— DATASET CONTENT —
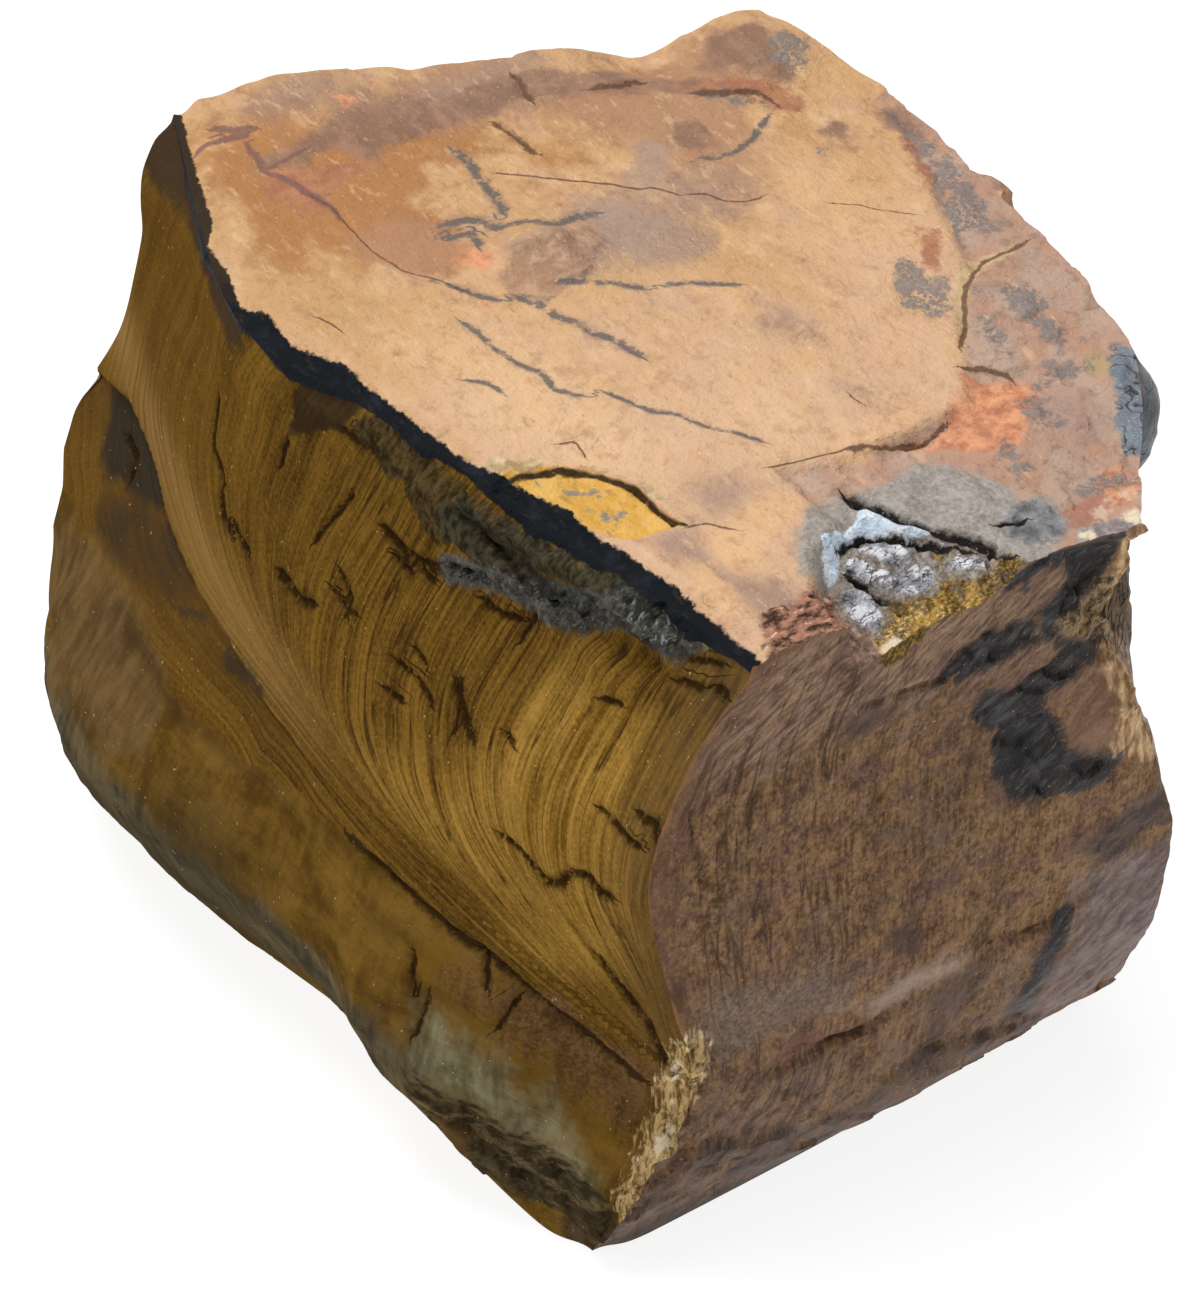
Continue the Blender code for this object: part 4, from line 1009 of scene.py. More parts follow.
def paint_top(points):
    x, y, _ = points.T
    upper = np.interp(x, *np.transpose(RIM_UPPER))
    out = {
        "rim": upper - y,
        "left": x + 34,
        "crust": inside(CRUST_EDGE, x, y),
        "flake": inside(FLAKE_WINDOW, x, y),
        "lips": union(FLAKE_LIPS, x, y),
        "specks": union(FLAKE_SPECKS, x, y),
        "wall": distance_to(FLAKE_WALL, x, y),
        "wall_side": trace(FLAKE_WALL, x, y)[1],
        "grey": inside(GREY_PATCH, x, y),
        "dark_lump": inside(DARK_LUMP, x, y),
        "strip": inside(GLOSSY_STRIP, x, y),
        "tail": inside(SILVER_TAIL, x, y),
        "brown_corner": inside(BROWN_CORNER, x, y),
        "flakes": union(SILVER_FLAKES, x, y),
        "druse": inside(DRUSE, x, y),
        "crystals": inside(CRYSTALS, x, y),
        "cream": np.max([r - np.hypot(x - a, y - b) for a, b, r in CREAM_SPOTS], axis=0),
        "umber": union(UMBER_PATCHES, x, y),
        "rust": union(RUST_PATCHES, x, y),
        "ember": union(FLAME_PATCHES, x, y),
        "slate": union(SLATE_PATCHES, x, y),
        "blush": union(BLUSH_PATCHES, x, y),
        "haze": union(HAZE_PATCHES, x, y),
        "lump_patch": inside(LUMP_PATCH, x, y),
        "tan_lip": inside(TAN_LIP, x, y),
        "mauve_crust": inside(MAUVE_CRUST, x, y),
        "tan_crust": inside(TAN_CRUST, x, y),
        "ring": inside(GLOSS_RING, x, y),
        "knob_facet": inside(KNOB_FACET, x, y),
        "corner_cream": inside(CORNER_CREAM, x, y),
        "corner_red": inside(CORNER_RED, x, y),
        "corner_grey": inside(CORNER_GREY, x, y),
        "ochre": soft_spots(OCHRE_SPOTS, x, y),
        "tan": soft_spots(TAN_SPOTS, x, y),
        "pale": soft_spots(PALE_SPOTS, x, y),
        "orange": soft_spots(ORANGE_SPOTS, x, y),
        "mauve": soft_spots(MAUVE_SPOTS, x, y),
        "reddish": soft_spots(REDDISH_SPOTS, x, y),
        "lump": crusty_lump(x, y),
        "back": y - 30 + 0.35 * x,
    }
    for name, rows in (("crack", TOP_CRACKS), ("vein", TOP_VEINS), ("red_vein", RED_VEINS),
                       ("slit", POCKET_CRACKS[::3]), ("gap", POCKET_CRACKS[1:3])):
        out[name], out[name + "_side"] = nearest_line(rows, x, y)
    return out


LIT_SPOTS = ((36, 55, 12, 9, 1.35), (26, 47, 14, 6, 0.6), (40, 44, 6, 8, 0.8),
             (33, 37.5, 7, 3, 0.5), (12, 46, 10, 4, 0.3), (38, 67, 9, 7, 0.7))
TOE_SHADE = ((-9, 23, 11, 8, 0.85), (-34, 12, 16, 9, 0.8), (-14, 8, 16, 7, 0.8),
             (12, 10, 12, 6, 0.6))


def paint_gold(points):
    x, _, z = points.T
    fibre = golden_fibre(x, z)
    above = golden_fibre(x, z + 0.5)
    beside = golden_fibre(x + 0.5, z)
    out = {
        "fibre": fibre,
        "crowd": np.hypot(above - fibre, beside - fibre) * 2,
        "rim": z - np.interp(x, *np.transpose(RIM_FOOT)),
        "brown_rim": inside(BROWN_RIM, x, z),
        "dark_lip": inside(DARK_LIP, x, z),
        "rubble_lip": inside(RUBBLE_LIP, x, z),
        "grey_lip": inside(GREY_LIP, x, z),
        "rough": inside(ROUGH_ZONE, x, z),
        "speckled": inside(SPECKLED, x, z),
        "fringe": inside(OLIVE_FRINGE, x, z),
        "facet": inside(BLUE_FACET, x, z),
        "patch": inside(FOLD_RECESS_SHADE, x, z),
        "recess_brown_shade": inside(FOLD_RECESS_BROWN, x, z),
        "recess_shade": union(FOLD_RECESS_SPOTS, x, z),
        "toe": np.interp(x, *np.transpose(LOWER_EDGE)) - z,
        "lobe": trace(LOBE_EDGE, x, z)[0],
        "fold_side": trace(FOLD_EDGE, x, z)[1],
        "olive_edge": inside(OLIVE_EDGE, x, z),
        "scallops": inside(SCALLOPS, x, z),
        "red_toe": inside(RED_TOE, x, z),
        "gold_toe": inside(GOLD_TOE, x, z),
        "pale_fray": inside(PALE_FRAY, x, z),
        "lilac": inside(LILAC_TOE, x, z),
        "green": inside(GREEN_TOE, x, z),
        "tip_facet": inside(TIP_FACETS, x, z),
        "tip_dark": union(TIP_DARK, x, z),
        "painted_sheen": bell(distance_to(SHEEN_BAND, x, z), 3.2),
        "lit": soft_spots(LIT_SPOTS, x, z),
        "toe_shade": soft_spots(TOE_SHADE, x, z),
        "arris": off_rib(RIB_ARRIS, points),
    }
    ridge_rows = [(0.35, row[0]) for row in TOE_LEDGES[:3]]
    for name, rows in (("chip", GOLD_CHIPS), ("crack", ((0.55, CREASE_CRACK),)),
                       ("ridge", ridge_rows)):
        out[name], out[name + "_side"] = nearest_line(rows, x, z)
    return out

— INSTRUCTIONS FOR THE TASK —
Output every line above without altering anything.

— ANSWER TO THE TASK —
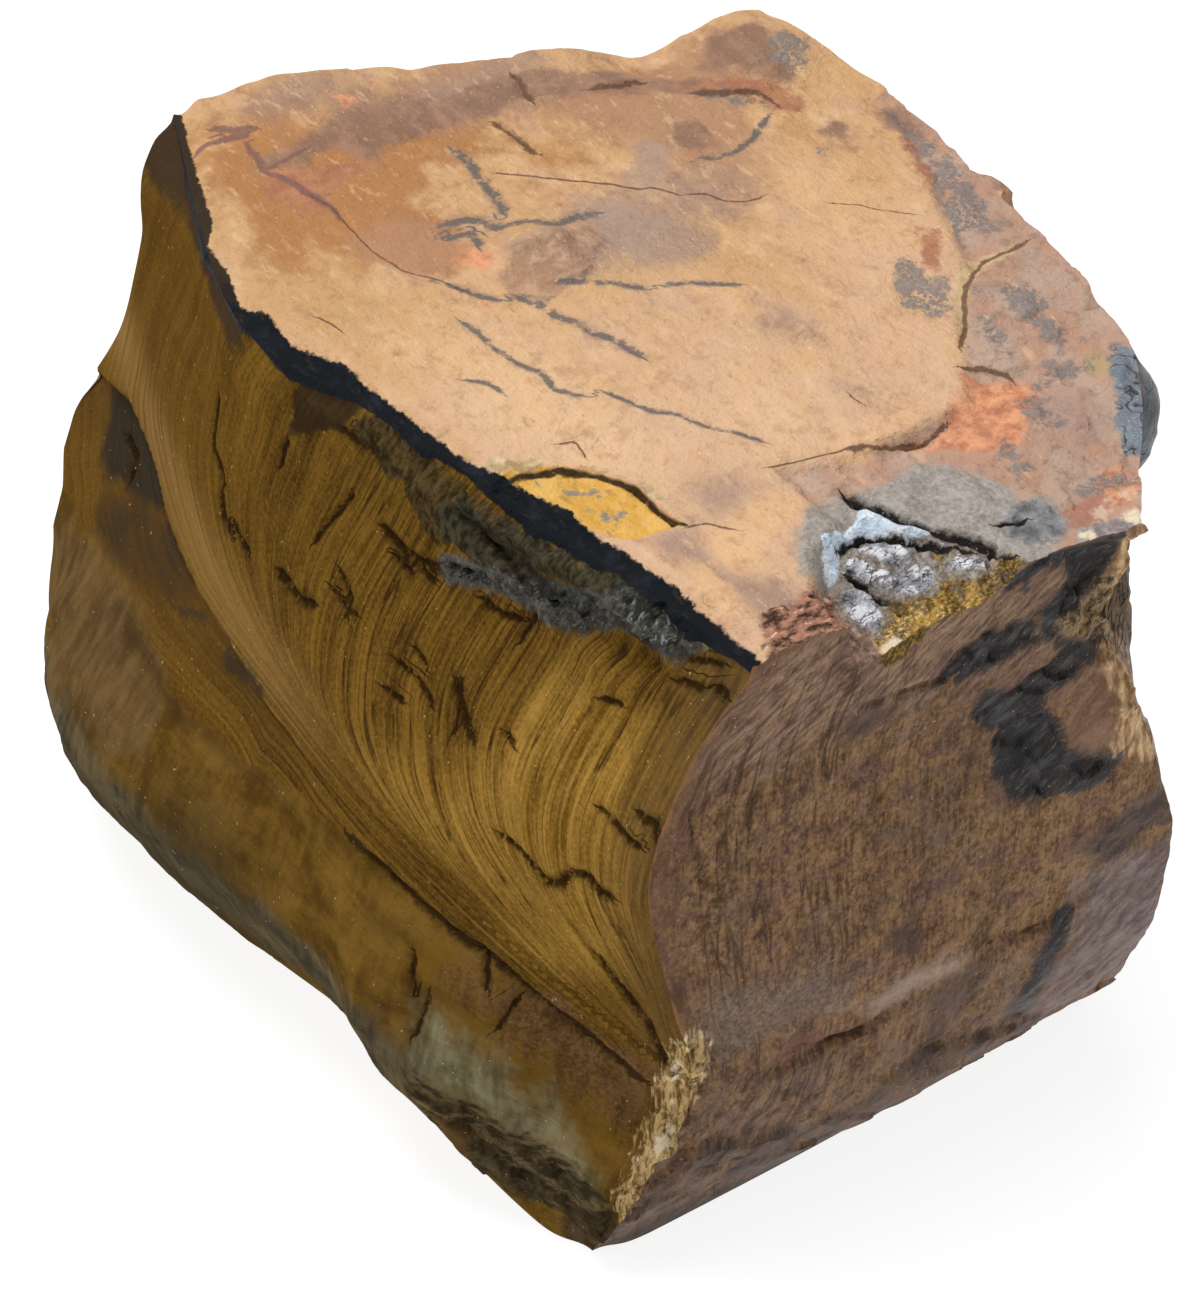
Continue the Blender code for this object: part 4, from line 1009 of scene.py. More parts follow.
def paint_top(points):
    x, y, _ = points.T
    upper = np.interp(x, *np.transpose(RIM_UPPER))
    out = {
        "rim": upper - y,
        "left": x + 34,
        "crust": inside(CRUST_EDGE, x, y),
        "flake": inside(FLAKE_WINDOW, x, y),
        "lips": union(FLAKE_LIPS, x, y),
        "specks": union(FLAKE_SPECKS, x, y),
        "wall": distance_to(FLAKE_WALL, x, y),
        "wall_side": trace(FLAKE_WALL, x, y)[1],
        "grey": inside(GREY_PATCH, x, y),
        "dark_lump": inside(DARK_LUMP, x, y),
        "strip": inside(GLOSSY_STRIP, x, y),
        "tail": inside(SILVER_TAIL, x, y),
        "brown_corner": inside(BROWN_CORNER, x, y),
        "flakes": union(SILVER_FLAKES, x, y),
        "druse": inside(DRUSE, x, y),
        "crystals": inside(CRYSTALS, x, y),
        "cream": np.max([r - np.hypot(x - a, y - b) for a, b, r in CREAM_SPOTS], axis=0),
        "umber": union(UMBER_PATCHES, x, y),
        "rust": union(RUST_PATCHES, x, y),
        "ember": union(FLAME_PATCHES, x, y),
        "slate": union(SLATE_PATCHES, x, y),
        "blush": union(BLUSH_PATCHES, x, y),
        "haze": union(HAZE_PATCHES, x, y),
        "lump_patch": inside(LUMP_PATCH, x, y),
        "tan_lip": inside(TAN_LIP, x, y),
        "mauve_crust": inside(MAUVE_CRUST, x, y),
        "tan_crust": inside(TAN_CRUST, x, y),
        "ring": inside(GLOSS_RING, x, y),
        "knob_facet": inside(KNOB_FACET, x, y),
        "corner_cream": inside(CORNER_CREAM, x, y),
        "corner_red": inside(CORNER_RED, x, y),
        "corner_grey": inside(CORNER_GREY, x, y),
        "ochre": soft_spots(OCHRE_SPOTS, x, y),
        "tan": soft_spots(TAN_SPOTS, x, y),
        "pale": soft_spots(PALE_SPOTS, x, y),
        "orange": soft_spots(ORANGE_SPOTS, x, y),
        "mauve": soft_spots(MAUVE_SPOTS, x, y),
        "reddish": soft_spots(REDDISH_SPOTS, x, y),
        "lump": crusty_lump(x, y),
        "back": y - 30 + 0.35 * x,
    }
    for name, rows in (("crack", TOP_CRACKS), ("vein", TOP_VEINS), ("red_vein", RED_VEINS),
                       ("slit", POCKET_CRACKS[::3]), ("gap", POCKET_CRACKS[1:3])):
        out[name], out[name + "_side"] = nearest_line(rows, x, y)
    return out


LIT_SPOTS = ((36, 55, 12, 9, 1.35), (26, 47, 14, 6, 0.6), (40, 44, 6, 8, 0.8),
             (33, 37.5, 7, 3, 0.5), (12, 46, 10, 4, 0.3), (38, 67, 9, 7, 0.7))
TOE_SHADE = ((-9, 23, 11, 8, 0.85), (-34, 12, 16, 9, 0.8), (-14, 8, 16, 7, 0.8),
             (12, 10, 12, 6, 0.6))


def paint_gold(points):
    x, _, z = points.T
    fibre = golden_fibre(x, z)
    above = golden_fibre(x, z + 0.5)
    beside = golden_fibre(x + 0.5, z)
    out = {
        "fibre": fibre,
        "crowd": np.hypot(above - fibre, beside - fibre) * 2,
        "rim": z - np.interp(x, *np.transpose(RIM_FOOT)),
        "brown_rim": inside(BROWN_RIM, x, z),
        "dark_lip": inside(DARK_LIP, x, z),
        "rubble_lip": inside(RUBBLE_LIP, x, z),
        "grey_lip": inside(GREY_LIP, x, z),
        "rough": inside(ROUGH_ZONE, x, z),
        "speckled": inside(SPECKLED, x, z),
        "fringe": inside(OLIVE_FRINGE, x, z),
        "facet": inside(BLUE_FACET, x, z),
        "patch": inside(FOLD_RECESS_SHADE, x, z),
        "recess_brown_shade": inside(FOLD_RECESS_BROWN, x, z),
        "recess_shade": union(FOLD_RECESS_SPOTS, x, z),
        "toe": np.interp(x, *np.transpose(LOWER_EDGE)) - z,
        "lobe": trace(LOBE_EDGE, x, z)[0],
        "fold_side": trace(FOLD_EDGE, x, z)[1],
        "olive_edge": inside(OLIVE_EDGE, x, z),
        "scallops": inside(SCALLOPS, x, z),
        "red_toe": inside(RED_TOE, x, z),
        "gold_toe": inside(GOLD_TOE, x, z),
        "pale_fray": inside(PALE_FRAY, x, z),
        "lilac": inside(LILAC_TOE, x, z),
        "green": inside(GREEN_TOE, x, z),
        "tip_facet": inside(TIP_FACETS, x, z),
        "tip_dark": union(TIP_DARK, x, z),
        "painted_sheen": bell(distance_to(SHEEN_BAND, x, z), 3.2),
        "lit": soft_spots(LIT_SPOTS, x, z),
        "toe_shade": soft_spots(TOE_SHADE, x, z),
        "arris": off_rib(RIB_ARRIS, points),
    }
    ridge_rows = [(0.35, row[0]) for row in TOE_LEDGES[:3]]
    for name, rows in (("chip", GOLD_CHIPS), ("crack", ((0.55, CREASE_CRACK),)),
                       ("ridge", ridge_rows)):
        out[name], out[name + "_side"] = nearest_line(rows, x, z)
    return out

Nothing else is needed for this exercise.